Tripoli encore, un autre été, un autre conflit. Entre mai et août 2008, des groupes armés se sont battus maison par maison dans les quartiers de Bab al-Tebbaneh et Jabal Mohsen, jusqu’à ce que la police rétablisse une paix fragile. Traditionnellement, les personnes de différentes confessions cohabitaient pacifiquement, mais après que des tensions politiques eurent dégénéré en violence, des dizaines de milliers de personnes ont perdu leur foyer.

Fatmeh Sandi, 41 ans, et son mari Nawras al-Suss, 49 ans, ont dû fuir de leur petit appartement à Bab al-Tebbaneh après qu’une bombe y eut provoq ué un incendie. Leur rue était la ligne de front virtuelle lors des combats.

« Les premiers jours des combats ont été très durs, dit-elle. Nous n'avions pas d'eau potable, pas d'électricité, pas assez de nourriture. Nous vivions dans un abri souterrain à la lumière des bougies, mais c'était aussi dangereux. Le sol était couvert d'eau et il faisait très froid. »

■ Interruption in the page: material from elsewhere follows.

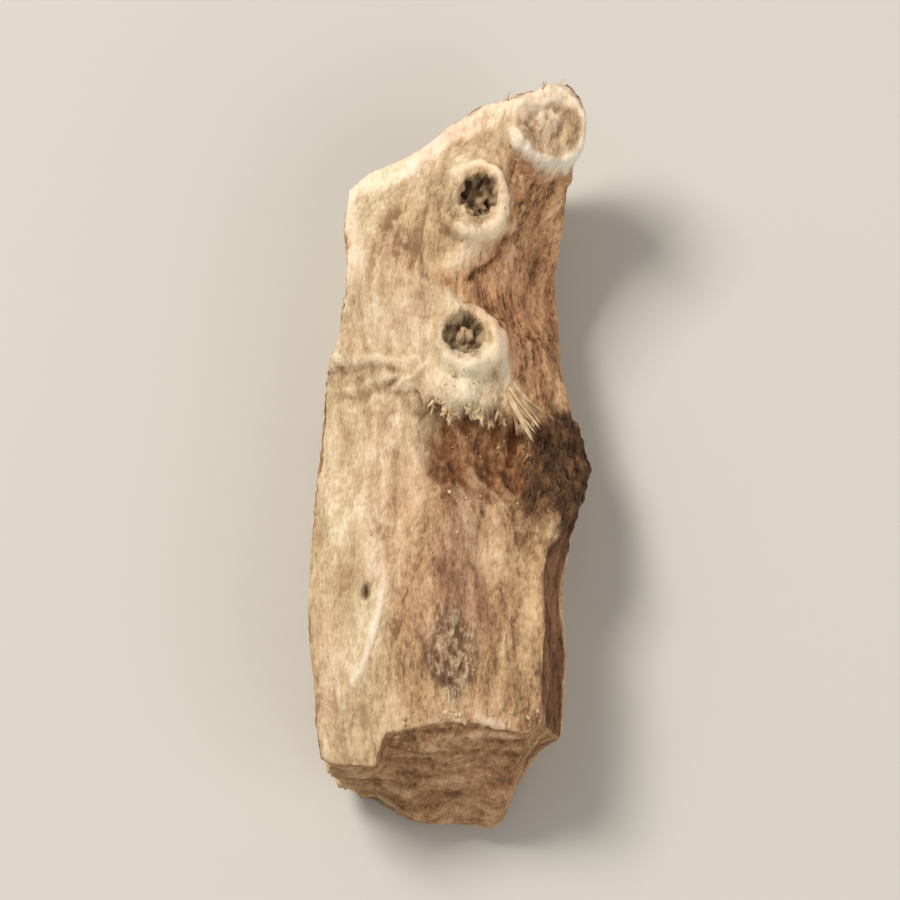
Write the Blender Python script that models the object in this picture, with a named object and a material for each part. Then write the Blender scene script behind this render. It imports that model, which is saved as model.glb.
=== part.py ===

Quand leur appartement a été touché de plein fouet, le couple a cherché refuge en Syrie (le mari, Nawras, est syrien, bien qu’il soit né à Bab al-Tebbaneh).

Ils ont dix enfants, âgés de 8 à 22 ans, dont deux sont à l’université. Sandi raconte fièrement comment sa fille de 19 ans s’est présentée aux examens officiels durant les combats et les a réussis. Maintenant, bien que des troubles puissent à nouveau éclater, les époux réparent leur appartement, déclarant qu’ils n’ont tout simplement nulle part où aller.

Leur voisine, Nouhad Shaaban, 60 ans, déclare : « À chaque fois que de nouveaux tirs commençaient, nous allions dans une autre pièce pour être mieux protégés. Nous devions porter ma sœur, qui était malade. Nous étions à l’abri des balles, mais pas des bombes. Nous restions là un jour ou deux, en fonction de la violence des combats. Pour aller aux toilettes, nous devions ramper sur le sol. »

Quand la situation s’aggravait, Nouhad et sa famille fuyaient pour aller chez des proches à la campagne. Pour éviter les tireurs isolés, ils devaient passer furtivement d’un bâtiment à l’autre, par des trous dans les murs.

Nouhad n’a pas confiance en l’avenir : « Nous avons connu tellement de guerres que nous ne croyons plus en la paix. Nous savons que nous devons faire des provisions de nourriture et nous préparer au pire ».